Depending on how computed, C-CPI-U may be an Escher staircase.  For instance, inflation will be lower if we substitute chicken for pork if the price of pork goes up faster this year – but, what happens when we switch back for the same reason next year: does C-CPI-U reflect the CONTINUING price of chicken or just the current year's change (the latter practice sounds like some formulas labeled “chained”)?

 

If C-CPI-U is not an Escher staircase, then C-CPI-U may not result in much more than one-time – even temporary reductions -- in the inflation rate and benefits  (doesn’t sound like a Republican style set-up to me – better watch out!).

 A:

I understand your disgust with the benefit reduction scheme used for SS recipients under a certain age.  However, this is not in any way a new development and should not have been a surprise to you.  It has been the policy for as long as I have been in the tax business.  In fact, it used to apply to all ages.  Over the years, the penalty on excess earned income had no maximum age applicability.  It was later changed so as to only apply to recipients under 70, and then a few years back was changed again to only apply to those under 65.  It now applies to anyone under the age of eligibility for full benefits, which is 65 and four months for those starting to draw benefits in 2005.  This will be increasing every year, as the SSA continues to raise the retirement age and hope that more people pass away before starting to claim any benefits. 

Depending on how you earn your income, avoiding this penalty may or may not be an easy task.  The earnings limit only applies to compensation for services, most often in the form of W-2 gross wages and 1099-MISC non-employee compensation (NEC) as reported after expenses on Schedule C.
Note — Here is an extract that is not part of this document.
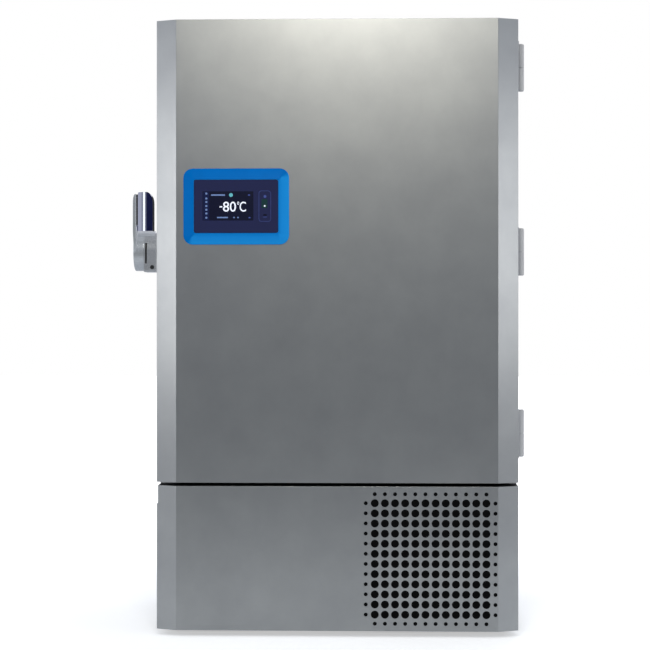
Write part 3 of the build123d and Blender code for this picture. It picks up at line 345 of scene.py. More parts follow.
black_rubber = finish_of("black_rubber", "#17181A", "#101112", (0.6, 0.75), bump=0.05)
tyre_rubber = finish_of("grey_polyurethane_tyre", "#4A4D51", "#3F4246", (0.42, 0.6), 0.0, 20, 1.2, 0.04)
foam_cells = finish_of("rigid_polyurethane_foam", "#DCC98F", "#CDB97D", (0.75, 0.9), grain=1.5, bump=0.4)
black_foam = finish_of("black_filter_foam", "#0B0C0D", "#060607", (0.85, 0.95), grain=2.0, bump=0.8,
                       detail=5.0, more={"Specular IOR Level": 0.1})
filter_mat = finish_of("filter_foam", "#2A2B2D", "#1B1C1D", (0.8, 0.95), grain=2.5, bump=0.9, detail=5.0)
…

A common strategy to avoid this limit is to change your income from "earned" to "unearned."  Examples of unearned income include payments reported on Schedule E (rents and royalties) and Schedule B (interest and dividends).  If you own your own business, it's a simple task to set up a corporation and use it to convert earned income into unearned.  I actually learned this technique from one of the first CPAs I worked for, back in the 1970s.  He was in his 60s and had his accounting practice incorporated so that it could pay him rents instead of professional fees.  He was thus able to continue receiving full SS benefits because the rents weren't counted against his earned income limit.  That loophole is still available today.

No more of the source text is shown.